Sometimes, after thinking about my faults and listing them out on a public forum, I need a boost. And for that, I look to the world of game shows, where people often sacrifice dignity for the entertainment of others and the chance to win a living room set. Here are a few contestants who should make all us literate people who can work a computer feel better about ourselves.
Out of All Places
I don’t know what this woman meant when she exclaimed, “Out of all places!” as though Lenin’s tomb would be the last place on Earth that would need embalming fluid, but I love her for it. I imagine it has something to do with the swing from total confidence that a large rock arrangement would need to be regularly embalmed to utter surprise at discovering that she did not know what 11 of the 23 words in that question meant.
The interaction between the audience and contestants on The Price is Right has always been one of my favorite elements of the show.
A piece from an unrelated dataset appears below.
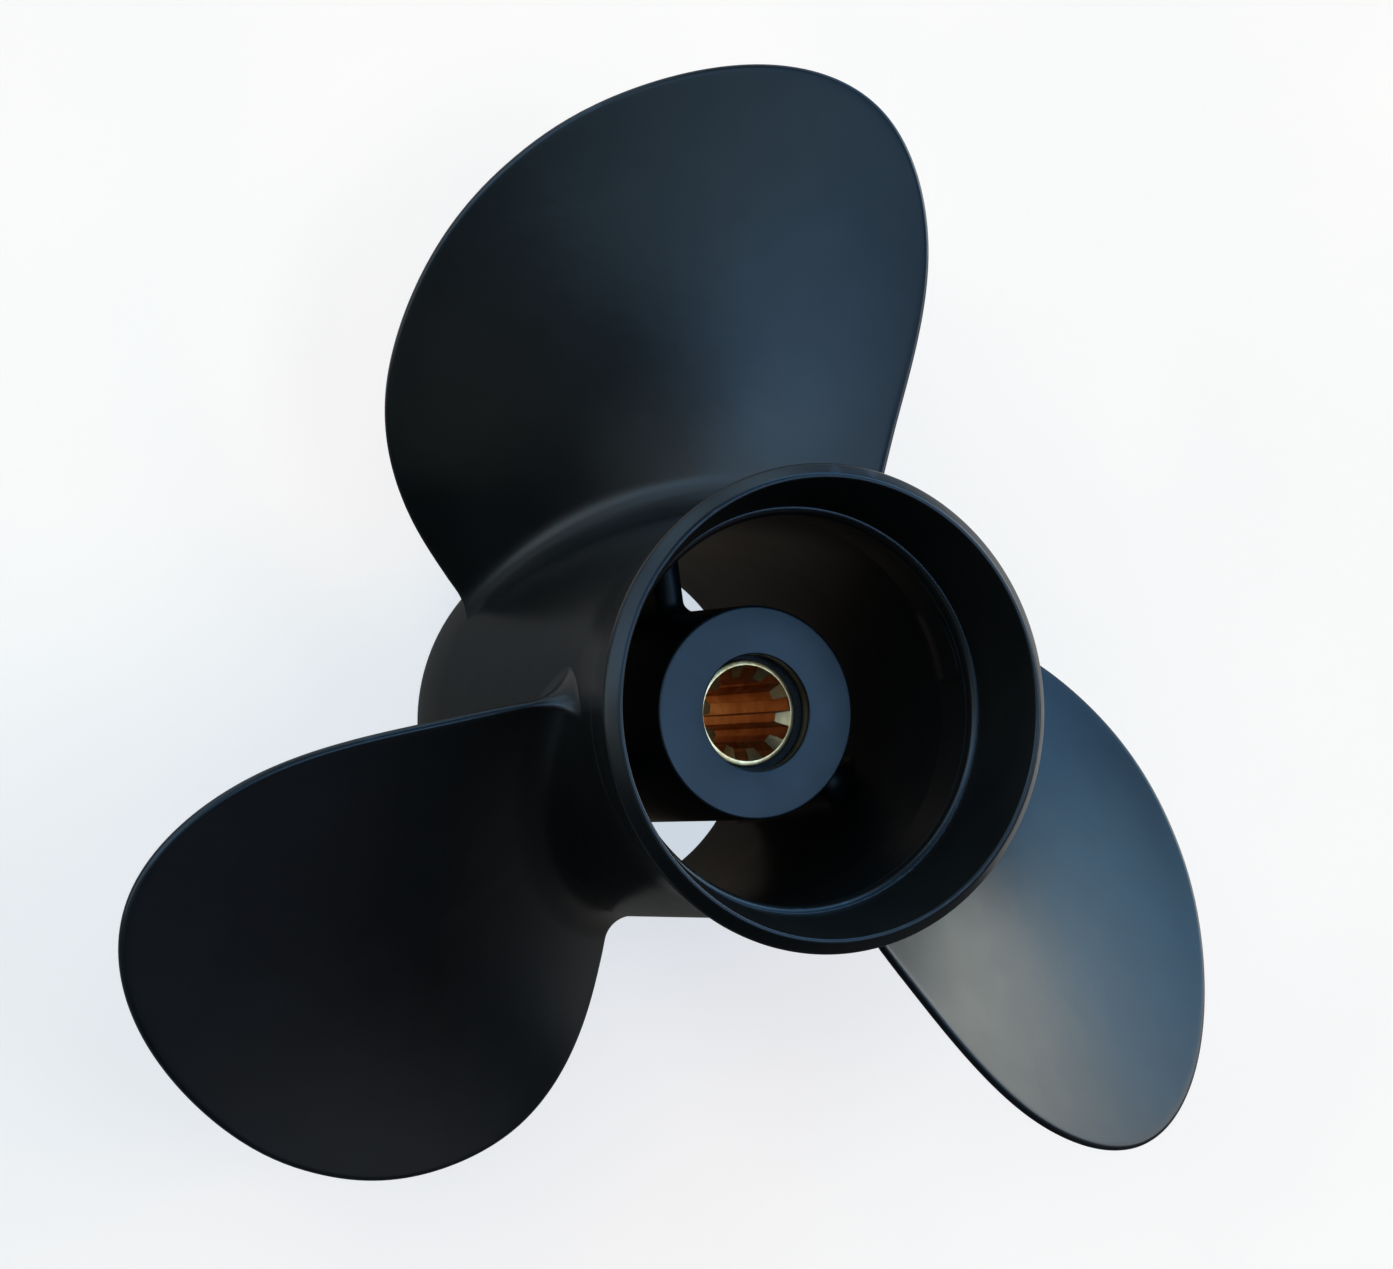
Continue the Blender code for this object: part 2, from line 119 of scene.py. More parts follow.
# Shallow cast pad inside the bore, below the ledge
PAD_ANGLE = 26.0                 # degrees, to its middle
PAD_HALF_WIDTH = 7.2 * MM
PAD_REAR_Z = 102.2 * MM
PAD_ROUND = 3.0 * MM
PAD_HEIGHT = 0.35 * MM
PAD_EDGE = 0.5 * MM
PAD_FADE_Z = 90.0 * MM
PAD_FADE_LENGTH = 6.0 * MM

# Inner hub, bush and sleeve
HUB_REAR_Z = 86.6 * MM
HUB_FRONT_Z = 8.0 * MM
HUB_REAR_R = 20.6 * MM
HUB_FRONT_R = 21.6 * MM
HUB_BORE_R = 13.6 * MM
HUB_LIP_R = 11.2 * MM
HUB_LIP_THICKNESS = 3.6 * MM
HUB_REAR_ROUND = 0.6 * MM
HUB_FRONT_ROUND = 0.8 * MM
HUB_BORE_ROUND = 0.5 * MM
HUB_LIP_ROUND = 0.3 * MM
HUB_MOUTH_ROUND = 0.35 * MM
HUB_STEPS = 256
BUSH_REAR_Z = 80.8 * MM
BUSH_FRONT_Z = 9.5 * MM
BUSH_ROUND = 0.9 * MM
BUSH_BORE_ROUND = 0.4 * MM
BUSH_STEPS = 192
SLEEVE_R = 10.3 * MM
SLEEVE_ROUND = [(0.3, 0.0), (0.1, 0.1), (0.0, 0.3)]   # in and down, in mm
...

When stumped, the onstage contestants always turn to the regular schmucks in the audience, in their homemade, bubble-painted T-shirts, fanny packs and jorts, as though they are all financial oracles that obviously know whether the crackers are more expensive than the baby wipes. Something gets lost in translation between this woman and her friends, however, as she apparently loses the ability to understand what money is and attempts to bid $165,000 on a trip to Europe. The worst part is that once she gets it sorted out, she wins the prize, meaning that woman is going to multiple European countries. And you know the currency conversion is going to be a NIGHTMARE.
You know it’s bad when even a muppet, with its stationary face, seems to be judging you. The worst part about this is that she admits that her logic has not been very good, and then says, “Why change?” Because you’re wrong. Because everything you understand about the world is wrong, and you should change that.
This might be a stupid question
This is how I know I would be a bad game show contestant. Because if I were on a show that invited me to test my wits against children, and a question challenged my understanding of geography, I would not admit to my confusion out loud. But if people wanted to watch reasonable people make educated guesses without asking inane questions, they’d watch Jeopardy. This redneck joke-loving audience wants to watch a dumb woman find out on live television that Europe is not a single country. And, if they’re anything like me, they want that woman to be pretty and blonde to reinforce their privately held stereotype that pretty, blonde people have never seen a globe.
Just a Really Logical Guess
I can’t imagine what it must be like to hear yourself say, “Self-Potato” out loud, on television, as a serious guess. Because, clearly, as soon as she says it she knows that is not a thing. That is, that it wasn’t a thing. Now it’s many things, according to Urban Dictionary, and you can even get the t-shirt. The contestant was later interviewed in the New York Times, proving that the dumber something is, the more Americans want to get to the bottom of it.
Bonus moment: Kid reacts how we would all react on Jeopardy
This should happen more on Jeopardy. It would definitely make it more relatable.